▸ **DATASET RECORDS**

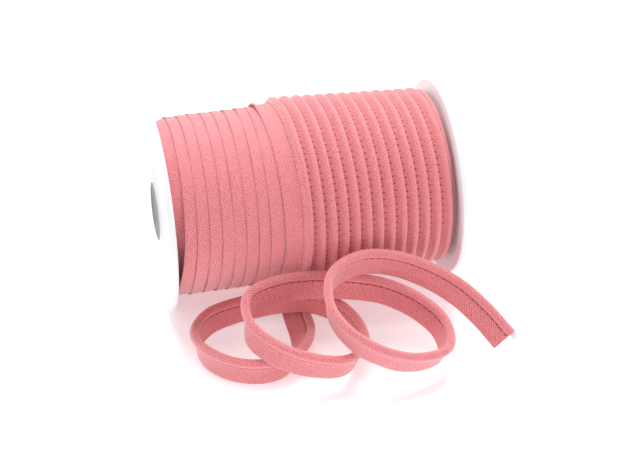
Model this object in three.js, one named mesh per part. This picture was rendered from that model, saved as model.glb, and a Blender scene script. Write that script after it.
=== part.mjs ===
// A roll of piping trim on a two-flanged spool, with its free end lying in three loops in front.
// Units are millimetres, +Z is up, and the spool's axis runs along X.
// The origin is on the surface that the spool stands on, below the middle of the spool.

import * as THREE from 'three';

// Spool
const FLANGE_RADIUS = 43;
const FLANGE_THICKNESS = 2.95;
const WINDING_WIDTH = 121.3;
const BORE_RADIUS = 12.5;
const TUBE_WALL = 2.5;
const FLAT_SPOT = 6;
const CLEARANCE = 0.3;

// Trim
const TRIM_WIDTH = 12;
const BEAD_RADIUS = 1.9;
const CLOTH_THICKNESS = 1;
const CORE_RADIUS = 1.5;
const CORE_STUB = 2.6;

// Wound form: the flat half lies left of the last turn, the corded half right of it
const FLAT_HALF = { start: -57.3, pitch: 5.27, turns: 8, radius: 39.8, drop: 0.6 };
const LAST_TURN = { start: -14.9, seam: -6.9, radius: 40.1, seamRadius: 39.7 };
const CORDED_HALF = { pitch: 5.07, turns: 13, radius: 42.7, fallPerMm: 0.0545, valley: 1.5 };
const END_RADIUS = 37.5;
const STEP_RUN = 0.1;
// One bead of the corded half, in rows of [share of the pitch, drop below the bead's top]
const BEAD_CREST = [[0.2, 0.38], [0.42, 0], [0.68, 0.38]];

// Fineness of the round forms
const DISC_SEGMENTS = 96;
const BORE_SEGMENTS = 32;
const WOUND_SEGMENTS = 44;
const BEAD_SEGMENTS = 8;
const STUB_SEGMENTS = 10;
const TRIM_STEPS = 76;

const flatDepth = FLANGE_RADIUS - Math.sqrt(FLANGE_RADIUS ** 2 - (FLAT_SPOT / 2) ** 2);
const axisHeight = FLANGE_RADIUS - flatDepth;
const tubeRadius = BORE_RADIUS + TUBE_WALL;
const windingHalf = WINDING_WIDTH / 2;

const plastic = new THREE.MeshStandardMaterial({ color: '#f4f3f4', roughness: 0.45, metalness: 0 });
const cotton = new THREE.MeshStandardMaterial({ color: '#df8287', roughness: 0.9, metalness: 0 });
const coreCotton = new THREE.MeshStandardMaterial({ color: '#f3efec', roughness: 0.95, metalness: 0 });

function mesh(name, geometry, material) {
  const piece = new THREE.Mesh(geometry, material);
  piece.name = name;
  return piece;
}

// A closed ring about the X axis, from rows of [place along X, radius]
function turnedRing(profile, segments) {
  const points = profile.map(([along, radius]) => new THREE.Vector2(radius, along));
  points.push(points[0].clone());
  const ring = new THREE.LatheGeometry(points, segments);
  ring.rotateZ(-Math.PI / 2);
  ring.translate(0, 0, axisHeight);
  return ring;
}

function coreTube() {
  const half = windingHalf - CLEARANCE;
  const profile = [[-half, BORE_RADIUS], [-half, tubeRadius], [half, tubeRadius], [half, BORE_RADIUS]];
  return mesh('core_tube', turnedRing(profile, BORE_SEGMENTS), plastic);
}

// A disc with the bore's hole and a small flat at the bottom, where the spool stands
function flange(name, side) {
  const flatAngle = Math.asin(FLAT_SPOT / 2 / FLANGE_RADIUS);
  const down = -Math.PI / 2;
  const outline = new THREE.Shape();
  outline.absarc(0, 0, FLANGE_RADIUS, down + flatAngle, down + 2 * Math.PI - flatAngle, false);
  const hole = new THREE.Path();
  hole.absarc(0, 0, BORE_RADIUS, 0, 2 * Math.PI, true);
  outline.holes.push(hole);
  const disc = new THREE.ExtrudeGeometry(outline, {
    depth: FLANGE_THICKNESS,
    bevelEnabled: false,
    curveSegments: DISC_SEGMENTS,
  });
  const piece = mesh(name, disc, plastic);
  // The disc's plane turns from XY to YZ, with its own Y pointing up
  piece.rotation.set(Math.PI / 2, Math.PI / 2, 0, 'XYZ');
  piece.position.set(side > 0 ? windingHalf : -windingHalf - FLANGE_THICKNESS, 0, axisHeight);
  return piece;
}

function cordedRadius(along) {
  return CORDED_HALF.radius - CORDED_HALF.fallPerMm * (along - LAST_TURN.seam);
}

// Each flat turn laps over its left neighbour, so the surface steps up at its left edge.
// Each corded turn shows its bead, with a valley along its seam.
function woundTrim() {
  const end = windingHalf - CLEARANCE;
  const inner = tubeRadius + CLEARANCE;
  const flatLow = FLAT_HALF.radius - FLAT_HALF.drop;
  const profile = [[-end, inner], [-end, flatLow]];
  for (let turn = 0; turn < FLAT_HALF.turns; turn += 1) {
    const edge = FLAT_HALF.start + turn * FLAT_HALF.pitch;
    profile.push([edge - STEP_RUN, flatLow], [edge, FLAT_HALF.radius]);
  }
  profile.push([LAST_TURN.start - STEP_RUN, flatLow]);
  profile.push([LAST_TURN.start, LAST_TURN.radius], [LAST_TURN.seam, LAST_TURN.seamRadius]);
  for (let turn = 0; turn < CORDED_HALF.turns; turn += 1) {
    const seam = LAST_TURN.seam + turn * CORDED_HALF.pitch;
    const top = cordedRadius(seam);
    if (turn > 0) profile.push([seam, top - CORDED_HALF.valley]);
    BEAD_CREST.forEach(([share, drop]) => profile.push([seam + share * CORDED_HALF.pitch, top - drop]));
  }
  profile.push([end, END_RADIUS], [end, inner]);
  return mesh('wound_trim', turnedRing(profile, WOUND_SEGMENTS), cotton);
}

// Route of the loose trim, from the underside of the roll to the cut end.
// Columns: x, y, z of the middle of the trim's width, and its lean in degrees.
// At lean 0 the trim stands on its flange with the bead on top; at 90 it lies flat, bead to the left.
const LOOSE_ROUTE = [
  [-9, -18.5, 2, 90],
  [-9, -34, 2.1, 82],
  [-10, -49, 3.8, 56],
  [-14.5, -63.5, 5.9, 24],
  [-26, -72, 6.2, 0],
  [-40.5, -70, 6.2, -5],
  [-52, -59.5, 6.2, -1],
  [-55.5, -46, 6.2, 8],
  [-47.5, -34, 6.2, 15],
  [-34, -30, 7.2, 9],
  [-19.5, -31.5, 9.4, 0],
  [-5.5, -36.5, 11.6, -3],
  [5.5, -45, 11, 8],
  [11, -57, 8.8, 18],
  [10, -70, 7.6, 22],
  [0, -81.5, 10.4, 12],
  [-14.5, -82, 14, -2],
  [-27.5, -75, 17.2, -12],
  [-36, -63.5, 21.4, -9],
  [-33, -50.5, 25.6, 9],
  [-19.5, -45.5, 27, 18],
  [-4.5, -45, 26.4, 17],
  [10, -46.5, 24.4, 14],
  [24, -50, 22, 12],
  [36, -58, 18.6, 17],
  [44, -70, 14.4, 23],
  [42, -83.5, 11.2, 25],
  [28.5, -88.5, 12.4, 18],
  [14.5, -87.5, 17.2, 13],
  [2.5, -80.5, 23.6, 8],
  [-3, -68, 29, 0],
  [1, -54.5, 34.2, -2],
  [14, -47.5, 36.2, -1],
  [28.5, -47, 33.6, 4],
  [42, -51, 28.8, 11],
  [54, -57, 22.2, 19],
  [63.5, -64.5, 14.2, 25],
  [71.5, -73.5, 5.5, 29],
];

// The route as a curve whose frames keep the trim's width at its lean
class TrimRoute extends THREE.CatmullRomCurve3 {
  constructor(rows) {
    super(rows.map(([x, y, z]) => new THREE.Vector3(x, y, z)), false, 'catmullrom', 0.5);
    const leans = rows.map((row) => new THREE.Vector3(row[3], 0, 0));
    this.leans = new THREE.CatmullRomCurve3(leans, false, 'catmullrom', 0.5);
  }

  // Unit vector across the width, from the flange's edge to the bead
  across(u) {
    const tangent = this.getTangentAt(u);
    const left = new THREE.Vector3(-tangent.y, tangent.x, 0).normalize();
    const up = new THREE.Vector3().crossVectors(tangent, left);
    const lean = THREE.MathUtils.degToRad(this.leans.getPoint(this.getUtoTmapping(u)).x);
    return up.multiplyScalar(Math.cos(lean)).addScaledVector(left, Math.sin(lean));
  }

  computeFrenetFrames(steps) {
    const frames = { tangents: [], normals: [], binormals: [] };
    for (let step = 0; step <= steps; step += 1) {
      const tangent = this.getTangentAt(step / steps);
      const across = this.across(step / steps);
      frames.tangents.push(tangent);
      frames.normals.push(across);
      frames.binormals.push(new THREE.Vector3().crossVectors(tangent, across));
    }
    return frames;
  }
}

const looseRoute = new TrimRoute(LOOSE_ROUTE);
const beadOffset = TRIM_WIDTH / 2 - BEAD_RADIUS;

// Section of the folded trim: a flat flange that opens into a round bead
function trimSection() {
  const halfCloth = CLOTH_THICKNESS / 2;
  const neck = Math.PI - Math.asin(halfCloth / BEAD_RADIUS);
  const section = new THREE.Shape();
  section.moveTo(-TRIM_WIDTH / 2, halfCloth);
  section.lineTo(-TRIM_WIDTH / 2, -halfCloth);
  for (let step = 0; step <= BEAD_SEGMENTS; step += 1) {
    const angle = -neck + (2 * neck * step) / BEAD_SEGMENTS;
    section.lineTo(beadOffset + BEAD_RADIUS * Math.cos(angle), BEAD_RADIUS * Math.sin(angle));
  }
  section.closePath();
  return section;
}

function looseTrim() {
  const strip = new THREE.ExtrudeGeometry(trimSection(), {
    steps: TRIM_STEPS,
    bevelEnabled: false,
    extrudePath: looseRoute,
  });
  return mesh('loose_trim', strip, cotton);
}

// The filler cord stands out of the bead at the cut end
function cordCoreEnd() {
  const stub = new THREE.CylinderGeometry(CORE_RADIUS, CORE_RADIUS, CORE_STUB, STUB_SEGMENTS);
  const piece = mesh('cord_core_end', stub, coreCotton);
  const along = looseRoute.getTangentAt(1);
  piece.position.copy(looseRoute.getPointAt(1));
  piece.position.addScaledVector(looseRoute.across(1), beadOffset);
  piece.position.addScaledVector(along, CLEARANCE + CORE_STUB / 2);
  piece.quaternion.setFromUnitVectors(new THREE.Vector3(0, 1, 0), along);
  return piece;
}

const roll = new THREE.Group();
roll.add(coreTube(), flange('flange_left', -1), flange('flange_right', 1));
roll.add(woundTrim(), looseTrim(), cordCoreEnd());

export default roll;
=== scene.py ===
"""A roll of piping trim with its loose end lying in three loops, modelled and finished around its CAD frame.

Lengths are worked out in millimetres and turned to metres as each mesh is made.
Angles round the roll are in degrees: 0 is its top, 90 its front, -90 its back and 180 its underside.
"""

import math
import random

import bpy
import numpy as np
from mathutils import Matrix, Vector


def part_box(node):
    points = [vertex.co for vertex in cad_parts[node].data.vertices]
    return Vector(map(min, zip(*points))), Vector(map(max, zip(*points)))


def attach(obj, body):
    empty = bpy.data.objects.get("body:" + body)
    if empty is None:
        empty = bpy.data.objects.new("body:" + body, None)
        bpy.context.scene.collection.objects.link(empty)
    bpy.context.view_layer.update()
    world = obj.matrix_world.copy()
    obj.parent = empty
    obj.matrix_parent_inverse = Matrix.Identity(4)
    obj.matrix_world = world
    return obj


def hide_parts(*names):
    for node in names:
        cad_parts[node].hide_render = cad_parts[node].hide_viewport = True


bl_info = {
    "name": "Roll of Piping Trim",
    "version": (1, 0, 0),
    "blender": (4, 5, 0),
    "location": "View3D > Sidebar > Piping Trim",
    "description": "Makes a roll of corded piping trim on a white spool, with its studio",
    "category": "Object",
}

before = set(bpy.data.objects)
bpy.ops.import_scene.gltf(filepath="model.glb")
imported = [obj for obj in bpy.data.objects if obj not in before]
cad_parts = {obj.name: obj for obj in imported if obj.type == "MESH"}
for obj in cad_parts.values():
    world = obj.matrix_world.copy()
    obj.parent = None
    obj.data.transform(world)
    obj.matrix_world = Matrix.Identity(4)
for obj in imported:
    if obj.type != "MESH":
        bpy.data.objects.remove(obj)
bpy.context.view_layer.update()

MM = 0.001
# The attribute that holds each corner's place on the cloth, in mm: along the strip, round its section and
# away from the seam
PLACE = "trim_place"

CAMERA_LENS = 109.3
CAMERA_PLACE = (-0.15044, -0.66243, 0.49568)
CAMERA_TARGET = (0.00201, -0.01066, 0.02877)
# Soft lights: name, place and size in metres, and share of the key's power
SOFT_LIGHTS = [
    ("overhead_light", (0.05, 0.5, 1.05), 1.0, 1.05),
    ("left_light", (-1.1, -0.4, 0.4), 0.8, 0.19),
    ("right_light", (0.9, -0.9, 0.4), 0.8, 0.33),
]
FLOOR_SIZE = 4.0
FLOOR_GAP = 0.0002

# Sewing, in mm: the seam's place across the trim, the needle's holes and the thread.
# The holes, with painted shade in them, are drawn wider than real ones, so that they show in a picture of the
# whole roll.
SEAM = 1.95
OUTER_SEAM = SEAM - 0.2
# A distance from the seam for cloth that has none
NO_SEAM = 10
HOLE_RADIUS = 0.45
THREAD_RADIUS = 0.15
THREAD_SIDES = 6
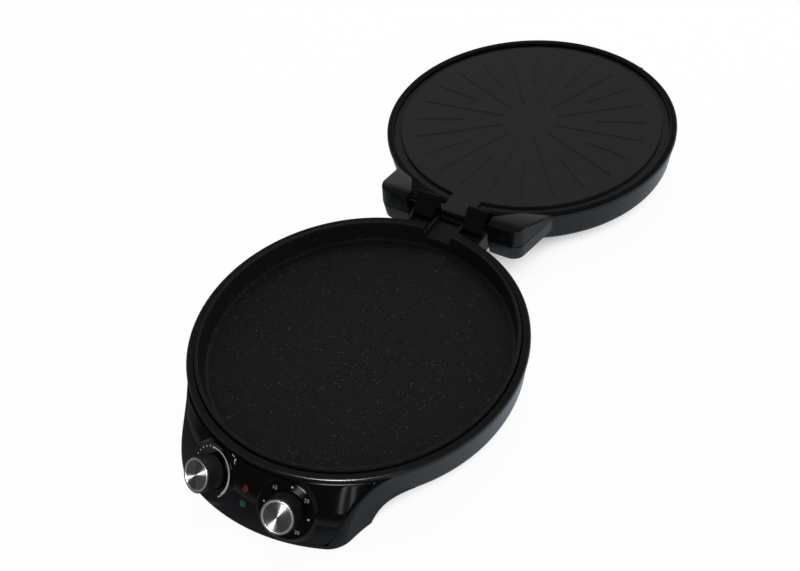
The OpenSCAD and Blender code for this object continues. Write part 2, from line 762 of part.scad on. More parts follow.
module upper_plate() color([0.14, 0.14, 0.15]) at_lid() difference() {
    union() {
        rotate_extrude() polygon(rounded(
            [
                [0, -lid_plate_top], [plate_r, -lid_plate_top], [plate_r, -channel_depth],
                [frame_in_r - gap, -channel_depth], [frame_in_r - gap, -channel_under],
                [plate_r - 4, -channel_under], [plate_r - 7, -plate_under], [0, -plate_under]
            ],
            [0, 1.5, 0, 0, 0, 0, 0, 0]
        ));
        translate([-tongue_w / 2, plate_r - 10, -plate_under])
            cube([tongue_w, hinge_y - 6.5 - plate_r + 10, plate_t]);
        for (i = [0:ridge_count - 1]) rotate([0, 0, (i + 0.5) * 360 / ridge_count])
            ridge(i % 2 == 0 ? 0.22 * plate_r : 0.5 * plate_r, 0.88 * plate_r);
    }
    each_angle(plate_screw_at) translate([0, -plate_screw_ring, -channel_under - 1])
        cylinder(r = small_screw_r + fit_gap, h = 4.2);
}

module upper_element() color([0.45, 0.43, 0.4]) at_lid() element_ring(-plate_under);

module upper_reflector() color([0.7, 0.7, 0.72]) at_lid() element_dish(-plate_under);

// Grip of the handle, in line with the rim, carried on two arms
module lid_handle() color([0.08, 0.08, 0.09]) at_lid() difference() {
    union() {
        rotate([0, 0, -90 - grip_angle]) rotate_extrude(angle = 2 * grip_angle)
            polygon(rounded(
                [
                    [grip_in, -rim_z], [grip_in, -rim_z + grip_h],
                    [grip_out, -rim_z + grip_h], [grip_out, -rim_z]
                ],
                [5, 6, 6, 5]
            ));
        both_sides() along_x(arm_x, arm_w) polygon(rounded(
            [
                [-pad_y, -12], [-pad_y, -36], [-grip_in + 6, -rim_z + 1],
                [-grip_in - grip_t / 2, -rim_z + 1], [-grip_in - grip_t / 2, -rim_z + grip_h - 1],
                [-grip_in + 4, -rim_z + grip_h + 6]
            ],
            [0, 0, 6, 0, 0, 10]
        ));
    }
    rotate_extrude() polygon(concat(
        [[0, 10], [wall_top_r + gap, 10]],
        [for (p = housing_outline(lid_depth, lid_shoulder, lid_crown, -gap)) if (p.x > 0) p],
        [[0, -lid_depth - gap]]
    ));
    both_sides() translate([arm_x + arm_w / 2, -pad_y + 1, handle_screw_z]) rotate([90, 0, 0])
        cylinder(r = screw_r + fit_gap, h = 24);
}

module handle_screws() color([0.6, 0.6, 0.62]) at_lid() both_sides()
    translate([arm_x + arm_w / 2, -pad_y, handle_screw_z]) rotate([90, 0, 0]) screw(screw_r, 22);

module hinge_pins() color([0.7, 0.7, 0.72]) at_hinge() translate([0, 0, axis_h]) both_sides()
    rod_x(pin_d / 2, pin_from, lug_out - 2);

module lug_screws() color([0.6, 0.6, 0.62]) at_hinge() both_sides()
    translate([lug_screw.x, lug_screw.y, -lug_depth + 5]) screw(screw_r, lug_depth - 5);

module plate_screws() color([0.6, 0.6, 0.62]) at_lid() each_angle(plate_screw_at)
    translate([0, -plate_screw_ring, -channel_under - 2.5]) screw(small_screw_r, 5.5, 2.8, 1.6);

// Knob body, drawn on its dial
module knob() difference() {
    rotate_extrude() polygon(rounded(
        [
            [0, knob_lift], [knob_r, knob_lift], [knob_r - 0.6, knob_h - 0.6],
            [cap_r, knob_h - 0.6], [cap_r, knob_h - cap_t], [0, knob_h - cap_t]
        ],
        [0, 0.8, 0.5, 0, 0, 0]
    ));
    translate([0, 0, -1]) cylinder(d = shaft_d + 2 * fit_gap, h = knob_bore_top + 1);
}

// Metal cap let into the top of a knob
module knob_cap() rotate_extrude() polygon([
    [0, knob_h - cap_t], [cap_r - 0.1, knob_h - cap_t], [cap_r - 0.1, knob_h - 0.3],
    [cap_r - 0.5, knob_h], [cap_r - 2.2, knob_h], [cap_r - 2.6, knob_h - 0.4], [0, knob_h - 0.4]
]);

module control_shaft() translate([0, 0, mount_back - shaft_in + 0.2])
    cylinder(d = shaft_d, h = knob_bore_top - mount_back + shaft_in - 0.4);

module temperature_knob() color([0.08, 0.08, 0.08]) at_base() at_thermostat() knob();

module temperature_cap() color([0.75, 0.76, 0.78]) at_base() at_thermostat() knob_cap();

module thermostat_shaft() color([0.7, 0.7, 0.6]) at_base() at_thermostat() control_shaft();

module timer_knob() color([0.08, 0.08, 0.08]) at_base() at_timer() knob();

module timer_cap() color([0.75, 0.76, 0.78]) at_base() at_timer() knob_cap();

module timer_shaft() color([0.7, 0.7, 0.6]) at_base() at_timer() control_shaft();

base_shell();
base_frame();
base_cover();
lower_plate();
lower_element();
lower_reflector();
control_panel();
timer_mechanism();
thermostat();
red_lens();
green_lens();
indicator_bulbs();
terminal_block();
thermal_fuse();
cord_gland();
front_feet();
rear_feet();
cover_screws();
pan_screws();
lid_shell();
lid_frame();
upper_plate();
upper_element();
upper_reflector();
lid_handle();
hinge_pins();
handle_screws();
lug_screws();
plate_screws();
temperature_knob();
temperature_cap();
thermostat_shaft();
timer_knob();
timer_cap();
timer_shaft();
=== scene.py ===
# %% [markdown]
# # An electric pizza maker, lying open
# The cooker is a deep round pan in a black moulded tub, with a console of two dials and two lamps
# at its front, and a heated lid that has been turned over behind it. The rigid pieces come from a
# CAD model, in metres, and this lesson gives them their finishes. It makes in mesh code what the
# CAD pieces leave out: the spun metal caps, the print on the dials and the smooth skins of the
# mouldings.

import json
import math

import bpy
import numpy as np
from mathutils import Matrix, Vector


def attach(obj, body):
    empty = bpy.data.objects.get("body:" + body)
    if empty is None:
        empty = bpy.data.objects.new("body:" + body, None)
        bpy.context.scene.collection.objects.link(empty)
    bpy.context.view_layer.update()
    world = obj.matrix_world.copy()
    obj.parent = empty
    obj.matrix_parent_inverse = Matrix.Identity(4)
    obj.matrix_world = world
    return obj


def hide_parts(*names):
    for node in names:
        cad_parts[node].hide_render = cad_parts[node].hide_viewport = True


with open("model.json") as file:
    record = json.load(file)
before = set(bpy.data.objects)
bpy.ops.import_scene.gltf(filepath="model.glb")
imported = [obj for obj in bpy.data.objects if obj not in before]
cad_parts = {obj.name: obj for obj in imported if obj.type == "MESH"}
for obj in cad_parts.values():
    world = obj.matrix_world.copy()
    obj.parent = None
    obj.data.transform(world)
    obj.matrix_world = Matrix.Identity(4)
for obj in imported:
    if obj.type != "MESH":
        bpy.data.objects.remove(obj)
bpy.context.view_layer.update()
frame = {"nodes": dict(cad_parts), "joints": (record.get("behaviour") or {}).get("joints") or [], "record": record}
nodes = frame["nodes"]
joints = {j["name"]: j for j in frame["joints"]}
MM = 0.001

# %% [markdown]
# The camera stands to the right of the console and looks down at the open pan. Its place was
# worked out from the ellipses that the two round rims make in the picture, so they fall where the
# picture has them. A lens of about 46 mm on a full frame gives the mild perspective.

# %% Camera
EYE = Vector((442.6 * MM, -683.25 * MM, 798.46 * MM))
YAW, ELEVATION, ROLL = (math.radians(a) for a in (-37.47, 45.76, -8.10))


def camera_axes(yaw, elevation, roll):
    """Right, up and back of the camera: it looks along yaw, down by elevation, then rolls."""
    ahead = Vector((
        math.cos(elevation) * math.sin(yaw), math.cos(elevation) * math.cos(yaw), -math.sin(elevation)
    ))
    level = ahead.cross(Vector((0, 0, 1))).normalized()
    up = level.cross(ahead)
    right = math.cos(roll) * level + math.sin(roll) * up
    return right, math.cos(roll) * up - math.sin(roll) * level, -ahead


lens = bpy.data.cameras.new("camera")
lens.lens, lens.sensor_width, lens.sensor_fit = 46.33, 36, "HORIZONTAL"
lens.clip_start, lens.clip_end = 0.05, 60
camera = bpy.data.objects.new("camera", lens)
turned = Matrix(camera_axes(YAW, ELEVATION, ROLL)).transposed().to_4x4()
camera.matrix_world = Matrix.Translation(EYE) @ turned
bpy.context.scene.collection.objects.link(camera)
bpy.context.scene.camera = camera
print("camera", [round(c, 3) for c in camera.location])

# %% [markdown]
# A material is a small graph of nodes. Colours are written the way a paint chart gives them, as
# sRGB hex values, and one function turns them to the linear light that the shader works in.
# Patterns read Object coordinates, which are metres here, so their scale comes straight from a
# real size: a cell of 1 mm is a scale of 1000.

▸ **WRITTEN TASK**
Begin at the first line of the records above and quote every line verbatim through the one that contains "const TRIM_STEPS = 76;".

▸ **TASK SOLUTION**
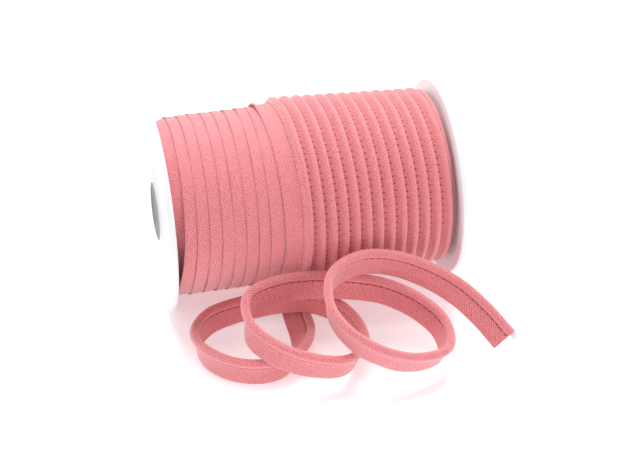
Model this object in three.js, one named mesh per part. This picture was rendered from that model, saved as model.glb, and a Blender scene script. Write that script after it.
=== part.mjs ===
// A roll of piping trim on a two-flanged spool, with its free end lying in three loops in front.
// Units are millimetres, +Z is up, and the spool's axis runs along X.
// The origin is on the surface that the spool stands on, below the middle of the spool.

import * as THREE from 'three';

// Spool
const FLANGE_RADIUS = 43;
const FLANGE_THICKNESS = 2.95;
const WINDING_WIDTH = 121.3;
const BORE_RADIUS = 12.5;
const TUBE_WALL = 2.5;
const FLAT_SPOT = 6;
const CLEARANCE = 0.3;

// Trim
const TRIM_WIDTH = 12;
const BEAD_RADIUS = 1.9;
const CLOTH_THICKNESS = 1;
const CORE_RADIUS = 1.5;
const CORE_STUB = 2.6;

// Wound form: the flat half lies left of the last turn, the corded half right of it
const FLAT_HALF = { start: -57.3, pitch: 5.27, turns: 8, radius: 39.8, drop: 0.6 };
const LAST_TURN = { start: -14.9, seam: -6.9, radius: 40.1, seamRadius: 39.7 };
const CORDED_HALF = { pitch: 5.07, turns: 13, radius: 42.7, fallPerMm: 0.0545, valley: 1.5 };
const END_RADIUS = 37.5;
const STEP_RUN = 0.1;
// One bead of the corded half, in rows of [share of the pitch, drop below the bead's top]
const BEAD_CREST = [[0.2, 0.38], [0.42, 0], [0.68, 0.38]];

// Fineness of the round forms
const DISC_SEGMENTS = 96;
const BORE_SEGMENTS = 32;
const WOUND_SEGMENTS = 44;
const BEAD_SEGMENTS = 8;
const STUB_SEGMENTS = 10;
const TRIM_STEPS = 76;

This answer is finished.